こんなことを考えたことがある。三郎のような生きていられたのに死ぬ行為を、自分はどれも無駄死にだと思っていた。だが、別のところでこうとも思いついている。それは個人の勝手であり、個人がそれでよいと思うのなら、それでいいとはいえないが、ひとつの選択なのではないかと。
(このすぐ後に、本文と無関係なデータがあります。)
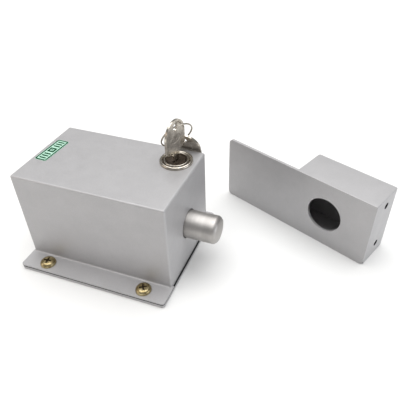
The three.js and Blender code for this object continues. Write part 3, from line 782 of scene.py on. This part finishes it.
def buildKeys():
    form = keyForm
    lock = middleOf("lock_cylinder")
    hole = place(lock.x, lock.y, boxOf("key")[1].z - form["holeDrop"])
    buildKey("key_in_lock", "key", "key_in_use", hole, form["turn"])
    buildKey("second_key", "spare_key", "spare_key", Vector(joints["spare_key_swing"]["pos_m"]),
             form["spareTurn"], form["spareTilt"])


ringForm = {
    "radius": 11.5, "lean": (-0.695, -0.556, -0.457), "turns": 1.94, "steps": 130,
    "wire": 0.48, "flatten": 0.5, "wireSides": 10, "pitch": 0.51,     # wire is half of its width
}


def buildRing():
    form = ringForm
    first = Vector(joints["ring_lift"]["pos_m"])
    second = Vector(joints["spare_key_swing"]["pos_m"])
    chord = second - first
    half = chord.length / 2
    chord.normalize()
    lean = Vector(form["lean"])
    lean = (lean - chord * lean.dot(chord)).normalized()
    centre = (first + second) / 2 + lean * math.sqrt((form["radius"] * mm) ** 2 - half ** 2)
    normal = chord.cross(lean)
    turn = normal.to_track_quat("Z", "Y").to_matrix().to_4x4()
    rise = form["pitch"] * form["turns"]
    bm = bmesh.new()
    flattened = Matrix.Diagonal((1, form["flatten"], 1, 1))
    section = standAt(place(form["radius"], 0, -rise / 2), 90, "X") @ flattened
    bmesh.ops.create_circle(bm, segments=form["wireSides"], radius=form["wire"] * mm, matrix=section)
    bmesh.ops.spin(bm, geom=bm.verts[:] + bm.edges[:], cent=(0, 0, 0), axis=(0, 0, 1),
                   dvec=place(0, 0, rise / form["steps"]),
                   angle=2 * math.pi * form["turns"], steps=form["steps"], use_duplicate=False)
    bmesh.ops.holes_fill(bm, edges=[e for e in bm.edges if e.is_boundary], sides=0)
    addPiece(bm, "split_ring", "key_ring", ["key_ring"], ["polishedNickel"],
             matrix=Matrix.Translation(centre) @ turn, sharp=60)


# Strike: face plate with the bolt's hole, and the folded box behind it

strikeForm = {
    "turn": -23.06, "plate": 2.0, "length": 129.6, "corner": 4.0, "crisp": 1.0, "cornerSteps": 10,
    "holeAlong": 92.65, "holeUp": 26.95, "hole": 13.75, "edge": 0.3, "edgeSteps": 3,
    "boxLength": 64.0, "depth": 30.2, "wall": 1.5, "bend": 1.5, "bendSteps": 6, "rim": 0.6, "rimSteps": 4,
    "screwHole": 2.5, "screwUp": (11.4, 46.3), "screwBack": 16.0,
}


def buildStrike():
    form = strikeForm
    low, high = boxOf("strike_plate")
    length, front, tall = form["length"], form["plate"], high.z - low.z
    foot = place(low.x, high.y - front * math.cos(math.radians(form["turn"])), low.z)
    stand = standAt(foot, form["turn"])
    bm = blockBetween((0, 0, 0), (length, front, tall))
    crisp = edgesWhere(bm, lambda a, b: abs(a.y - b.y) > apart and a.x > length - apart
                       and a.z > tall - apart)
    bevelEdges(bm, crisp, form["crisp"], form["cornerSteps"])
    rounded = edgesWhere(bm, lambda a, b: abs(a.y - b.y) > apart and (a.x < apart or a.z < apart)
                         and min(a.z, tall - a.z) < near and min(a.x, length - a.x) < near)
    bevelEdges(bm, rounded, form["corner"], form["cornerSteps"])
    roundHole(bm, (form["holeAlong"], 0, form["holeUp"]), "y", form["hole"], margin=2, side=16)
    bm.normal_update()
    ahead = edgesWhere(bm, lambda a, b: a.y < near and b.y < near)
    bevelEdges(bm, [e for e in ahead if e.calc_face_angle(0) > cornerAngle], form["edge"], form["edgeSteps"])
    addPiece(bm, "strike_face", "strike", ["strike_plate"], ["silverEnamel"], matrix=stand)
    bm = blockBetween((length - form["boxLength"], front, 0), (length, form["depth"], tall))
    bmesh.ops.delete(bm, geom=[f for f in bm.faces if f.normal.y < -flat], context="FACES")
    back = edgesWhere(bm, lambda a, b: min(a.y, b.y) > front + apart and abs(a.z - b.z) > apart)
    bevelEdges(bm, back, form["bend"], form["bendSteps"])
    rims = [e for e in bm.edges if len(e.link_faces) == 2 and e.calc_face_angle(0) > cornerAngle
            and any(abs(f.normal.z) > flat for f in e.link_faces)]
    bevelEdges(bm, rims, form["rim"], form["rimSteps"])
    for f in bm.faces:          # the last look, as on the cover
        f.material_index = 2
    for up in form["screwUp"]:
        roundHole(bm, (length, form["screwBack"], up), "x", form["screwHole"], margin=1.5, side=8, reach=1)
    bmesh.ops.recalc_face_normals(bm, faces=bm.faces)
    if max(bm.faces, key=lambda f: f.calc_center_median().z).normal.z < 0:
        bmesh.ops.reverse_faces(bm, faces=bm.faces)
    # the sheet's cut edges and hole rims take the second look, bare steel painted near black as shade
    addPiece(bm, "strike_case", "strike", ["strike_box"],
             ["silverEnamel", "bareEdgeAndPaintedShade", "silverEnamel"],
             matrix=stand, wall=form["wall"], rim=1, outward=True)


# Pieces that keep their own mesh take a finish each

nodeFinishes = {
    "blackRubber": ["cover_gasket"],
    "brightZinc": ["bolt_carrier", "carrier_screw_1", "carrier_screw_2", "solenoid_frame", "solenoid_screw_1",
                   "solenoid_screw_2", "core_stop", "plunger", "link_pin", "release_pin", "cam", "cam_screw",
                   "cylinder_washer"],
    "blackNylon": ["bobbin", "terminal_block"],
    "windingTape": ["coil"],
    "redSilicone": ["coil_lead_1", "coil_lead_2"],
    "machinedBrass": ["terminal_screw_1", "terminal_screw_2"],
    "polishedNickel": ["cylinder_nut"],
    "springWire": ["bolt_spring"],
}


def finishNodes():
    for look, names in nodeFinishes.items():
        for name in names:
            mesh = frame["nodes"][name].data
            mesh.materials.clear()
            mesh.materials.append(finish(look))


buildCamera()
buildStudio()
print("camera and studio ready")
buildCover()
buildPlate()
buildScrews()
buildGrommet()
buildSticker()
print("housing ready")
buildBolt()
buildCylinder()
buildKeys()
buildRing()
print("bolt, cylinder and keys ready")
buildStrike()
print("strike ready")
finishNodes()
print("finishes ready")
この世界に生きる意味は何かという話はよくある。そして、さまざまな意見があるが、実際のところはその答えはないのではないだろうか。そして、そのとき思うのは、この世界で最後に残る真理は、「人とはみな結局はひとりひとりの意思によって生きている」そして、「世界とは自分の意図しない死を迎える人がいれば、自分の意図にそって死ぬ人もいる。」ということである。
ようするに、三郎は自らの意思によって死んだ。(正確には想っていたチーフブイの映像が残されて居るのではないかと思い、また、それが見れないと生きていてもしょうがないと思い)
この行為は、「人とはみな結局はひとりひとりの意思によって生きている」に沿っている。要するに個人としては自殺は選択の一つとして存在しているということである。
ただ、自殺したことで悲しむ人がいるのを個人が知っていることが、自殺という選択肢を選ばない要因であり、なるたけそうなればいいのだが、それほどの人の存在がみなにいるとは必ずしも言い切れないのもまた事実。
要するにまとめとして、自殺は生きる選択肢に存在してよい。それは個人の勝手である。…と思うのだが、まだ何か言い足りない。今回はここで切る。